━━━━━ SUPPLIED RECORDS

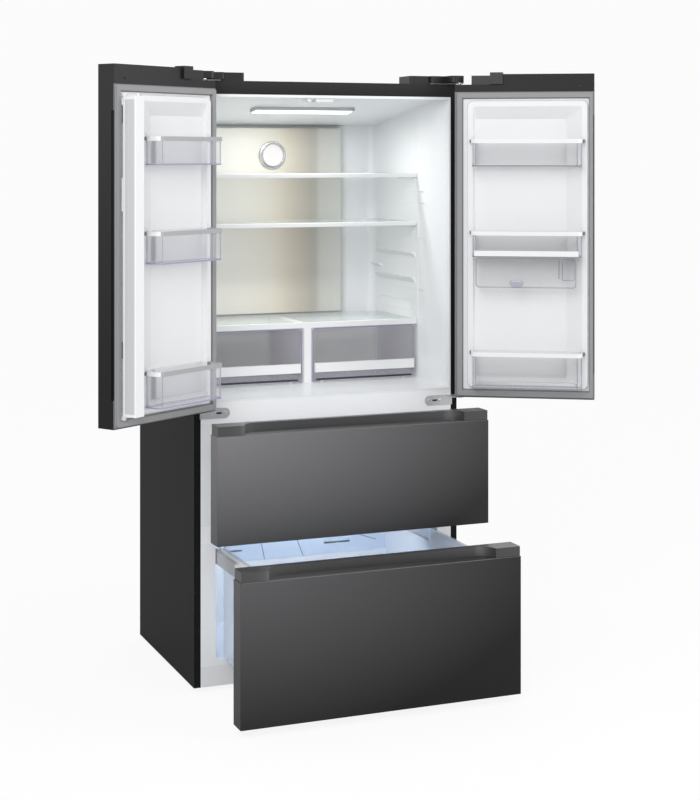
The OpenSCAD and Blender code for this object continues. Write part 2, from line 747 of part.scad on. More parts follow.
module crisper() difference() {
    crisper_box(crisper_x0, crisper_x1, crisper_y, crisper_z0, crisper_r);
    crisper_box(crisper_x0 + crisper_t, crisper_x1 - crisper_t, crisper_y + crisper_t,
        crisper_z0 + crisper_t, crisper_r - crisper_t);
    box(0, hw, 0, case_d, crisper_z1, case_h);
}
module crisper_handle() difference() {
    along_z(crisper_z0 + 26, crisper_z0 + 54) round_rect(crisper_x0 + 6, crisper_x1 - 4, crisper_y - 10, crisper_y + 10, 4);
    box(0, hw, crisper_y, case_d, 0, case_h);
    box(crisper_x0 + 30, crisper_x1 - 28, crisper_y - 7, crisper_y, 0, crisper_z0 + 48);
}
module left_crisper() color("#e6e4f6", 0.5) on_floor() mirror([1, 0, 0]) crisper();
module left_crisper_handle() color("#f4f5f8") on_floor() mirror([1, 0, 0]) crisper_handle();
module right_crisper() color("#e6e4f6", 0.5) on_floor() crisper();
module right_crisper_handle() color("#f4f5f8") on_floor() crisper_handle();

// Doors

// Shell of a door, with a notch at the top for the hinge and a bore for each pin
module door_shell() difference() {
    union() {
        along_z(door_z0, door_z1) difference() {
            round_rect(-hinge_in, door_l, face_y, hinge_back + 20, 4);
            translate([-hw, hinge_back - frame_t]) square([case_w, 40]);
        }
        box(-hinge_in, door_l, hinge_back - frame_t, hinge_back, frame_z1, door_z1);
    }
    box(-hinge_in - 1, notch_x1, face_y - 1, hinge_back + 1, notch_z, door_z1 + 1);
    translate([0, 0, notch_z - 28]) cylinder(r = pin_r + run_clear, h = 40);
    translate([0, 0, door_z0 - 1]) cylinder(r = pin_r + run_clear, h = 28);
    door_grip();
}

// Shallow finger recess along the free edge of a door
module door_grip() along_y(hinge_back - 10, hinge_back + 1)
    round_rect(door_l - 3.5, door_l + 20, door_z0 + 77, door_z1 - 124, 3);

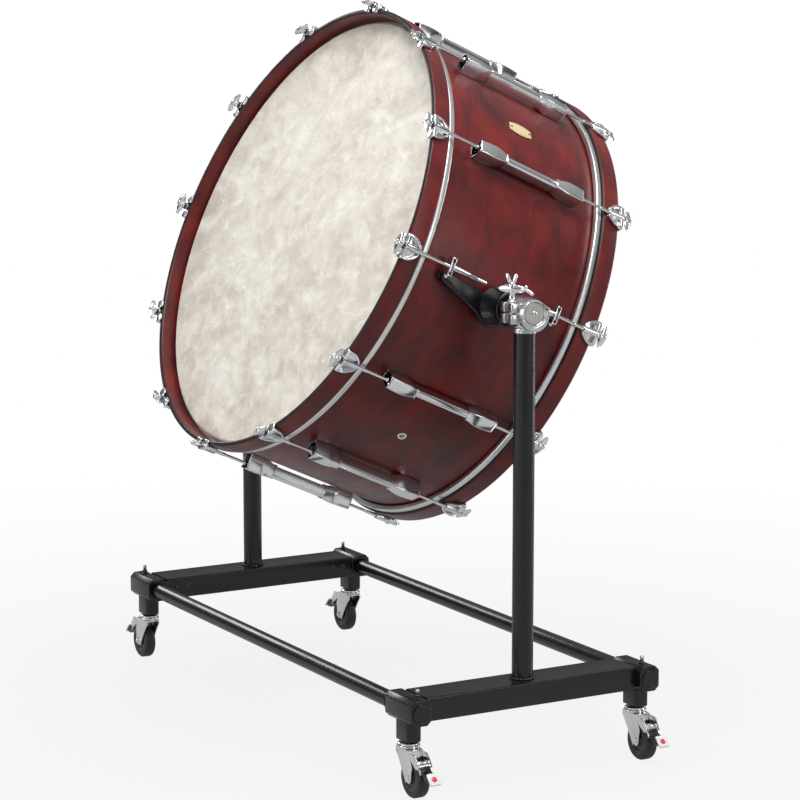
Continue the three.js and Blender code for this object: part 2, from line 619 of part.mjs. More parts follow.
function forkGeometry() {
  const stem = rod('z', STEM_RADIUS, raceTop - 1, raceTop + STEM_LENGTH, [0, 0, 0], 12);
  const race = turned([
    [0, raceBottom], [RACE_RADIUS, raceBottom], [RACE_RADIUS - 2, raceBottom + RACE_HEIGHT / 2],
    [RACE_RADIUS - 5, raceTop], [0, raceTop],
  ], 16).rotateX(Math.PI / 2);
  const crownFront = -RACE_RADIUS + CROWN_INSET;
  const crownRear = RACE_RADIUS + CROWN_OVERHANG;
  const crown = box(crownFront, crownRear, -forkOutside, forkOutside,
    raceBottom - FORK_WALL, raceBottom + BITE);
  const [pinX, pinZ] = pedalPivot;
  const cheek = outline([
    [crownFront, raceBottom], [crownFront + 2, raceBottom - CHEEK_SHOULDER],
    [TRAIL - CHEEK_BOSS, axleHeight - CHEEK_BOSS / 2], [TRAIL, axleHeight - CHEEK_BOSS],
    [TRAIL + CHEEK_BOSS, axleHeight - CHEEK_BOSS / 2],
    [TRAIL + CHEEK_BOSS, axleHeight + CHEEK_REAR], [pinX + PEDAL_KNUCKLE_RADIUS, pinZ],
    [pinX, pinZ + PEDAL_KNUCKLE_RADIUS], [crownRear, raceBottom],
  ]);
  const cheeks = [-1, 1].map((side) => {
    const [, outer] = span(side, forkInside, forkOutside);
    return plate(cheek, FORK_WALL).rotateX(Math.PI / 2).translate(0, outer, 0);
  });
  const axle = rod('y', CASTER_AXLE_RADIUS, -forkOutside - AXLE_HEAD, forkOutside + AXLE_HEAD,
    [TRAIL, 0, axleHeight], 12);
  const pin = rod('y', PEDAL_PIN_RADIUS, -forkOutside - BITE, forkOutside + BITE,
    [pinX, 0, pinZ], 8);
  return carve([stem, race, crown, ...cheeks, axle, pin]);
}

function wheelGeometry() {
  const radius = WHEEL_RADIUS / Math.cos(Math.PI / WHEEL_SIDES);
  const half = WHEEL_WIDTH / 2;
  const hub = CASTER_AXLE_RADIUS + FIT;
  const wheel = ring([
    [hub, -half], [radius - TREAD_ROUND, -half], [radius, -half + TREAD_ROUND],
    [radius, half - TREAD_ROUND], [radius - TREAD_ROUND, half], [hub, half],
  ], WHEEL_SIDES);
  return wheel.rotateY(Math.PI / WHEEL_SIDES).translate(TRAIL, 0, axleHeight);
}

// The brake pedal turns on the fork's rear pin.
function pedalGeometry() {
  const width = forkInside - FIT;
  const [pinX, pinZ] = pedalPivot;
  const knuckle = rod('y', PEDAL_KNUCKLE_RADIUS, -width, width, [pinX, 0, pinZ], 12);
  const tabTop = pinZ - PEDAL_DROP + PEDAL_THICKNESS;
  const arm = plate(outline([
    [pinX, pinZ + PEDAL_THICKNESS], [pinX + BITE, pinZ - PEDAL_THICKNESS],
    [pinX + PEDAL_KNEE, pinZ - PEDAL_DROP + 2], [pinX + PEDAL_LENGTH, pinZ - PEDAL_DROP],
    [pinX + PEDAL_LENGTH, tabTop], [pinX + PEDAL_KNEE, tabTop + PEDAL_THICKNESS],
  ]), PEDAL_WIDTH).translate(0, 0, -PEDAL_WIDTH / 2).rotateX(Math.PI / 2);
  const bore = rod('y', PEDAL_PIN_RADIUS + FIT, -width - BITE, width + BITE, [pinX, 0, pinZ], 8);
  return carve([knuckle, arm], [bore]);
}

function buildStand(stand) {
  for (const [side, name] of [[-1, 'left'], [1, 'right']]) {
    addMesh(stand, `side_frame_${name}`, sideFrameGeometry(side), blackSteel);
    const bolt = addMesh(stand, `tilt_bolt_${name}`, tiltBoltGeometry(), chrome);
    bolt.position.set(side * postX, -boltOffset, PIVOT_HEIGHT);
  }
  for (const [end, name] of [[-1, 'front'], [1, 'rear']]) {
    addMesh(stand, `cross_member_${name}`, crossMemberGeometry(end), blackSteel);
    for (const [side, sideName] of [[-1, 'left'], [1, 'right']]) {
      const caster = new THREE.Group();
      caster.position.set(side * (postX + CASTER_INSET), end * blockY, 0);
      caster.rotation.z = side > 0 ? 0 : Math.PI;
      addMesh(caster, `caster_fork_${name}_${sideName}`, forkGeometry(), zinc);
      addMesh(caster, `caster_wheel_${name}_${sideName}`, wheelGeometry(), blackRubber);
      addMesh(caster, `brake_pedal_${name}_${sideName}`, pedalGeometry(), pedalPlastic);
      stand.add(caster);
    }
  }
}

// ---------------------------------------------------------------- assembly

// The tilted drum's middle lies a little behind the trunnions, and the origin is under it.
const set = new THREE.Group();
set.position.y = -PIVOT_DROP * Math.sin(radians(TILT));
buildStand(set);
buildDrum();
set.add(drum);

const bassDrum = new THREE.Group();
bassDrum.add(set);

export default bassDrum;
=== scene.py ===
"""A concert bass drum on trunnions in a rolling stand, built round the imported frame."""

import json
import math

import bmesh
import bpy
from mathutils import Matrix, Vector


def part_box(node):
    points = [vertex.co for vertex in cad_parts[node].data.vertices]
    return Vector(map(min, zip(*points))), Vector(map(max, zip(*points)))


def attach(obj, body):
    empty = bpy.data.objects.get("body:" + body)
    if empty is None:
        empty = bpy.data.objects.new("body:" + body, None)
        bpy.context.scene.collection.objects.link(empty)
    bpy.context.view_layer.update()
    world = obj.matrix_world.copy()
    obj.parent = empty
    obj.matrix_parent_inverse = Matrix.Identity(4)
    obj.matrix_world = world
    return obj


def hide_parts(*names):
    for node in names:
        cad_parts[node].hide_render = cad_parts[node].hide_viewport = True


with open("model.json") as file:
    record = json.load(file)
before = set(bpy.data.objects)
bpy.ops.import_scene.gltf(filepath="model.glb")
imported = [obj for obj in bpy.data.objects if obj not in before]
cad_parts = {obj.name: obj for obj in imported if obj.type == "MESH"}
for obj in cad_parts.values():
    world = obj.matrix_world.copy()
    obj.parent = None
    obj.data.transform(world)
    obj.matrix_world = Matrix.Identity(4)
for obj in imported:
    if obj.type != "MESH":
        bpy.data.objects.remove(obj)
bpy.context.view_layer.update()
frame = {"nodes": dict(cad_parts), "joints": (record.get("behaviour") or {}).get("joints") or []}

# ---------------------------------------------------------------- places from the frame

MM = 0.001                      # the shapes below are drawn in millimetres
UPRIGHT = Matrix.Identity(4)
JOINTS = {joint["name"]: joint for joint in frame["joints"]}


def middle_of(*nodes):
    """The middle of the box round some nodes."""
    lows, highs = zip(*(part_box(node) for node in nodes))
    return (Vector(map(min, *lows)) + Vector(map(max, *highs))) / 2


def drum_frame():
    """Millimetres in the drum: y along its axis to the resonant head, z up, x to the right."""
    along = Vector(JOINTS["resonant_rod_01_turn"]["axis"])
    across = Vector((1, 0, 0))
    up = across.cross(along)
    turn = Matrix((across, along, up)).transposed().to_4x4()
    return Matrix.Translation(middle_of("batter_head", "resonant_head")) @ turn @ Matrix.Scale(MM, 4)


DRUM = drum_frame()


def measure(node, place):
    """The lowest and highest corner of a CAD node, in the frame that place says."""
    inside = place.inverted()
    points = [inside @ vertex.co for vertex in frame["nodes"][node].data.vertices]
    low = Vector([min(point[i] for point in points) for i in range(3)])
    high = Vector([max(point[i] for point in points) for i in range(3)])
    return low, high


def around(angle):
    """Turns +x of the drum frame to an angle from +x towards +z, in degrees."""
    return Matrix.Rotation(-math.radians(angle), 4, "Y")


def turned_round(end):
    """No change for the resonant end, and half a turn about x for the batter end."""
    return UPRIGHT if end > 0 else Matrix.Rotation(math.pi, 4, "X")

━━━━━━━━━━

Within the listing above, locate the line containing "is under it." and the line containing "bpy.context.scene.collection.objects.link(empty)". Reproduce those two lines and all lines between them exactly, with nothing added.

// The tilted drum's middle lies a little behind the trunnions, and the origin is under it.
const set = new THREE.Group();
set.position.y = -PIVOT_DROP * Math.sin(radians(TILT));
buildStand(set);
buildDrum();
set.add(drum);

const bassDrum = new THREE.Group();
bassDrum.add(set);

export default bassDrum;
=== scene.py ===
"""A concert bass drum on trunnions in a rolling stand, built round the imported frame."""

import json
import math

import bmesh
import bpy
from mathutils import Matrix, Vector


def part_box(node):
    points = [vertex.co for vertex in cad_parts[node].data.vertices]
    return Vector(map(min, zip(*points))), Vector(map(max, zip(*points)))


def attach(obj, body):
    empty = bpy.data.objects.get("body:" + body)
    if empty is None:
        empty = bpy.data.objects.new("body:" + body, None)
        bpy.context.scene.collection.objects.link(empty)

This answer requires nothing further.